- **EXERCISE AIM**
The listing below should be copied in full, word for word.

- **RAW DATA**
- - - -

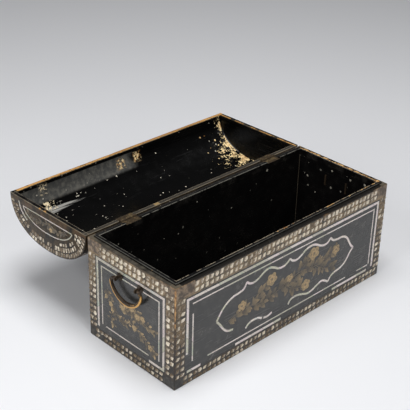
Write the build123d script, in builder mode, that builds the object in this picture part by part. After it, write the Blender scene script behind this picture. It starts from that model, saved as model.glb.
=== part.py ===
from build123d import *
from math import atan2, cos, degrees, radians, sin
import os

os.makedirs("parts", exist_ok=True)

# A long domed coffer, in millimetres. X runs along its length, Y from front to back and Z up.
# The origin is on the floor, under the middle of the box. The lid is modelled lying open.
box_length = 430.0
box_depth = 175.0
box_height = 158.0  # floor to the ledge that the lid rests on
wall_thickness = 12.0
bottom_thickness = 10.0
corner_radius = 1.5  # upright outer corners
edge_radius = 0.8  # top and bottom outer edges

# Strip let into the inner top edge of the walls, which stands above the ledge and centres the lid
lip_width = 5.6
lip_height = 2.8
lip_seat_depth = 7.2
lip_rounding = 0.7

# Lid, a shell of narrow staves on two end boards
lid_rise = 63.0  # rim to crown
lid_wall = 8.5
arch_power = 2.25  # 2 is an ellipse, more is fuller in the shoulders
stave_count = 9
lid_lip_gap = 0.4  # between the lip and the lid, beside it and above it
open_angle = 180.9  # from shut to lying open behind the box

# Hinges, two alike, their leaves let into the ledge and the lid's rim
hinge_inset = 73.0  # from each end of the box to the middle of a hinge
hinge_width = 28.0
leaf_thickness = 1.2
leaf_setback = 0.6  # from the leaf's edge to the inner face of the wall
axis_standoff = 1.8  # from the back of the box to the hinge line
knuckle_count = 3
knuckle_radius = 2.4
knuckle_gap = 0.3
hinge_pin_radius = 1.0
hinge_pin_clearance = 0.05
nail_spacing = 17.0
nail_head_radius = 1.7
nail_head_depth = 0.9
nail_radius = 0.8
nail_length = 8.0

# Drop handles, one on each end
eye_drop = 31.5  # from the ledge down to the handle's axis
eye_spacing = 40.6
eye_standoff = 7.0  # from the end of the box to the handle's axis
eye_hole_radius = 1.6
eye_wire_radius = 1.1
eye_shank_radius = 1.5
eye_shank_gap = 0.1
leg_length = 18.0
leg_width = 2.6
leg_thickness = 1.2
rosette_radius = 4.6
rosette_petal_radius = 1.4
rosette_petals = 8
rosette_thickness = 0.9
bail_width = 63.6
bail_drop = 33.0
bail_thickness = 4.0
bail_arm_width = 4.0
bail_grip_width = 6.6
bail_elbow_radius = 7.3  # middle of the bar, where it turns in to the eyes
bail_end_gap = 0.6  # from an eye to the shoulder of the bail
bail_stub_radius = 1.5
bail_stub_overrun = 1.6
bail_rounding = 1.2

# Wooden pegs, hidden under the lacquer
peg_radius = 2.0
peg_length = 22.0
peg_cover = 1.5
corner_peg_count = 3
corner_peg_margin = 30.0
bottom_peg_count = 5
bottom_peg_margin = 40.0
lid_peg_radius = 1.5
lid_peg_length = 13.0
lid_peg_cover = 1.0

# Mother-of-pearl strips, let in flush. Each inset runs from an edge of the face to the strip's middle.
pearl_depth = 0.8
thick_strip = 3.9
thin_strip = 2.0
long_thick_insets = {"top": 25.2, "right": 18.6, "bottom": 19.4, "left": 21.9}
long_thin_insets = {"top": 34.2, "right": 27.0, "bottom": 27.8, "left": 31.6}
end_thick_insets = {"top": 24.4, "right": 21.6, "bottom": 21.4, "left": 20.0}
end_thin_insets = {"top": 33.1, "right": 30.5, "bottom": 29.8, "left": 28.8}

# What is left of each line: a side and the ends of a stretch, from the face's left or its top.
# None is a corner, and a negative end is measured from the right or the bottom.
whole_frame = [("top", None, None), ("right", None, None), ("bottom", None, None), ("left", None, None)]
front_thick_runs = [
    ("top", None, None),
    ("right", None, None),
    ("left", None, 110.0),
    ("bottom", 22.0, 47.0),
    ("bottom", 113.0, 205.0),
    ("bottom", -112.0, -31.0),
]
front_thin_runs = [
    ("top", None, None),
    ("right", None, None),
    ("left", 50.0, 125.0),
    ("bottom", 60.0, -82.0),
    ("bottom", -55.0, -29.0),
]
left_thick_runs = [
    ("top", None, None),
    ("right", None, None),
    ("left", None, None),
    ("bottom", 125.0, -20.0),
]
left_thin_runs = [
    ("top", None, None),
    ("right", None, None),
    ("left", None, None),
    ("bottom", 36.5, 124.0),
]
back_thick_runs = [("top", None, None), ("right", None, None), ("left", None, None), ("bottom", None, -150.0)]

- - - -

- **ANSWER TO THE TASK**
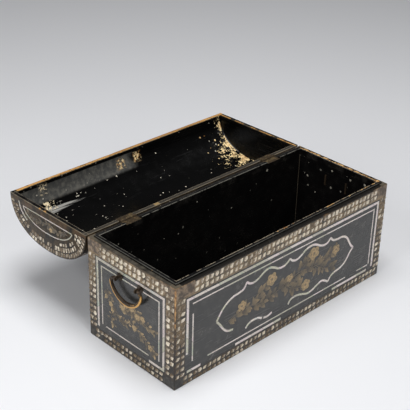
Write the build123d script, in builder mode, that builds the object in this picture part by part. After it, write the Blender scene script behind this picture. It starts from that model, saved as model.glb.
=== part.py ===
from build123d import *
from math import atan2, cos, degrees, radians, sin
import os

os.makedirs("parts", exist_ok=True)

# A long domed coffer, in millimetres. X runs along its length, Y from front to back and Z up.
# The origin is on the floor, under the middle of the box. The lid is modelled lying open.
box_length = 430.0
box_depth = 175.0
box_height = 158.0  # floor to the ledge that the lid rests on
wall_thickness = 12.0
bottom_thickness = 10.0
corner_radius = 1.5  # upright outer corners
edge_radius = 0.8  # top and bottom outer edges

# Strip let into the inner top edge of the walls, which stands above the ledge and centres the lid
lip_width = 5.6
lip_height = 2.8
lip_seat_depth = 7.2
lip_rounding = 0.7

# Lid, a shell of narrow staves on two end boards
lid_rise = 63.0  # rim to crown
lid_wall = 8.5
arch_power = 2.25  # 2 is an ellipse, more is fuller in the shoulders
stave_count = 9
lid_lip_gap = 0.4  # between the lip and the lid, beside it and above it
open_angle = 180.9  # from shut to lying open behind the box

# Hinges, two alike, their leaves let into the ledge and the lid's rim
hinge_inset = 73.0  # from each end of the box to the middle of a hinge
hinge_width = 28.0
leaf_thickness = 1.2
leaf_setback = 0.6  # from the leaf's edge to the inner face of the wall
axis_standoff = 1.8  # from the back of the box to the hinge line
knuckle_count = 3
knuckle_radius = 2.4
knuckle_gap = 0.3
hinge_pin_radius = 1.0
hinge_pin_clearance = 0.05
nail_spacing = 17.0
nail_head_radius = 1.7
nail_head_depth = 0.9
nail_radius = 0.8
nail_length = 8.0

# Drop handles, one on each end
eye_drop = 31.5  # from the ledge down to the handle's axis
eye_spacing = 40.6
eye_standoff = 7.0  # from the end of the box to the handle's axis
eye_hole_radius = 1.6
eye_wire_radius = 1.1
eye_shank_radius = 1.5
eye_shank_gap = 0.1
leg_length = 18.0
leg_width = 2.6
leg_thickness = 1.2
rosette_radius = 4.6
rosette_petal_radius = 1.4
rosette_petals = 8
rosette_thickness = 0.9
bail_width = 63.6
bail_drop = 33.0
bail_thickness = 4.0
bail_arm_width = 4.0
bail_grip_width = 6.6
bail_elbow_radius = 7.3  # middle of the bar, where it turns in to the eyes
bail_end_gap = 0.6  # from an eye to the shoulder of the bail
bail_stub_radius = 1.5
bail_stub_overrun = 1.6
bail_rounding = 1.2

# Wooden pegs, hidden under the lacquer
peg_radius = 2.0
peg_length = 22.0
peg_cover = 1.5
corner_peg_count = 3
corner_peg_margin = 30.0
bottom_peg_count = 5
bottom_peg_margin = 40.0
lid_peg_radius = 1.5
lid_peg_length = 13.0
lid_peg_cover = 1.0

# Mother-of-pearl strips, let in flush. Each inset runs from an edge of the face to the strip's middle.
pearl_depth = 0.8
thick_strip = 3.9
thin_strip = 2.0
long_thick_insets = {"top": 25.2, "right": 18.6, "bottom": 19.4, "left": 21.9}
long_thin_insets = {"top": 34.2, "right": 27.0, "bottom": 27.8, "left": 31.6}
end_thick_insets = {"top": 24.4, "right": 21.6, "bottom": 21.4, "left": 20.0}
end_thin_insets = {"top": 33.1, "right": 30.5, "bottom": 29.8, "left": 28.8}

# What is left of each line: a side and the ends of a stretch, from the face's left or its top.
# None is a corner, and a negative end is measured from the right or the bottom.
whole_frame = [("top", None, None), ("right", None, None), ("bottom", None, None), ("left", None, None)]
front_thick_runs = [
    ("top", None, None),
    ("right", None, None),
    ("left", None, 110.0),
    ("bottom", 22.0, 47.0),
    ("bottom", 113.0, 205.0),
    ("bottom", -112.0, -31.0),
]
front_thin_runs = [
    ("top", None, None),
    ("right", None, None),
    ("left", 50.0, 125.0),
    ("bottom", 60.0, -82.0),
    ("bottom", -55.0, -29.0),
]
left_thick_runs = [
    ("top", None, None),
    ("right", None, None),
    ("left", None, None),
    ("bottom", 125.0, -20.0),
]
left_thin_runs = [
    ("top", None, None),
    ("right", None, None),
    ("left", None, None),
    ("bottom", 36.5, 124.0),
]
back_thick_runs = [("top", None, None), ("right", None, None), ("left", None, None), ("bottom", None, -150.0)]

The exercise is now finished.